I see. Thank you for the clarification you provided.

Interesting function! I don’t think I’ve seen it before.

Some name ideas:

  • accumulate_together - evokes multiple operations happening at the same time. “more_itertools” uses the word “together” in a few places but I don’t know if their usage matches
  • accumulate_n - instead of accumulating 1 thing, it accumulates “N” things (any number of things).
  • multi_accumulate - similar to the above, different phrasing
  • aggregate - similar to using aggregate columns in a SQL query. It’s a little odd IMO because “aggregate” is both a noun and a verb.

“accumulate_together” → The word “together” is ambigious because it isn’t clear what the subject of “together” is. Is it implying the accumulate_together function will return the accumulating results of multiple iterables together with the same given function or is it implying the accumulate together function will return the accumulating results of an iterable with multiple given functions?

“accumulate_n or multi_accumulate” → Same ambiguity as above, though it arises from wondering what “n” or “multi” is referring to here.

“aggregate” → In other contexts, it has the misleading implication that individual level data has been combined into high-level data. This would work well for a reduce function that takes an iterable and multiple functions and returns a collection of reduced results, but I think given reduce’s rare usage, the resulting function would be even more rare in usage.

In all honesty, I am probably being too semantic here.

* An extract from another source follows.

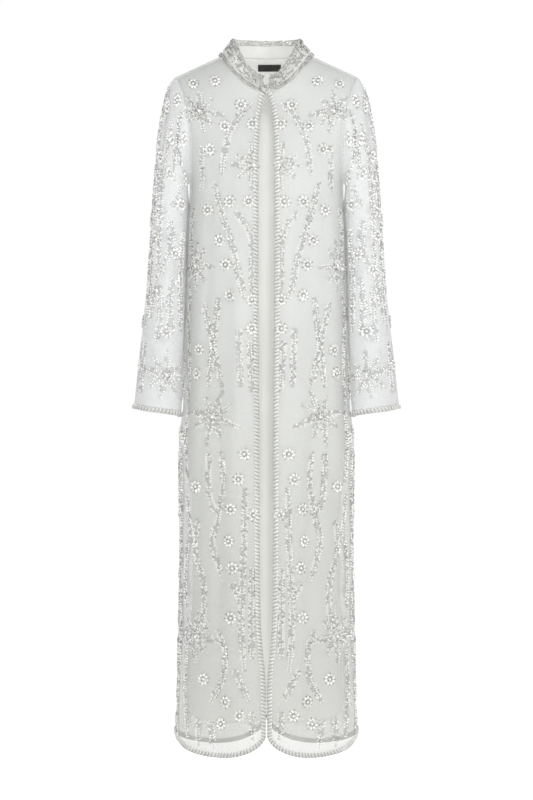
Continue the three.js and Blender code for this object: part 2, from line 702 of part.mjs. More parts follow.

On second thought, I think that there could be some neat albeit niche and few use cases for the “reducing” aggregate function that I mentioned here. For instance, in statistics, it’s pretty common to want to calculate the min, max, average, mean and standard deviation for a given distribution. Maybe the aggregate function could be a handy and elegant way of doing that, instead of having to load the entire distribution in memory and reducing for those statistics that way.

accumulate_many
or
tee_accumulate, after functools.tee. As you could look at it as you are using tee, then accumulate on each iterable.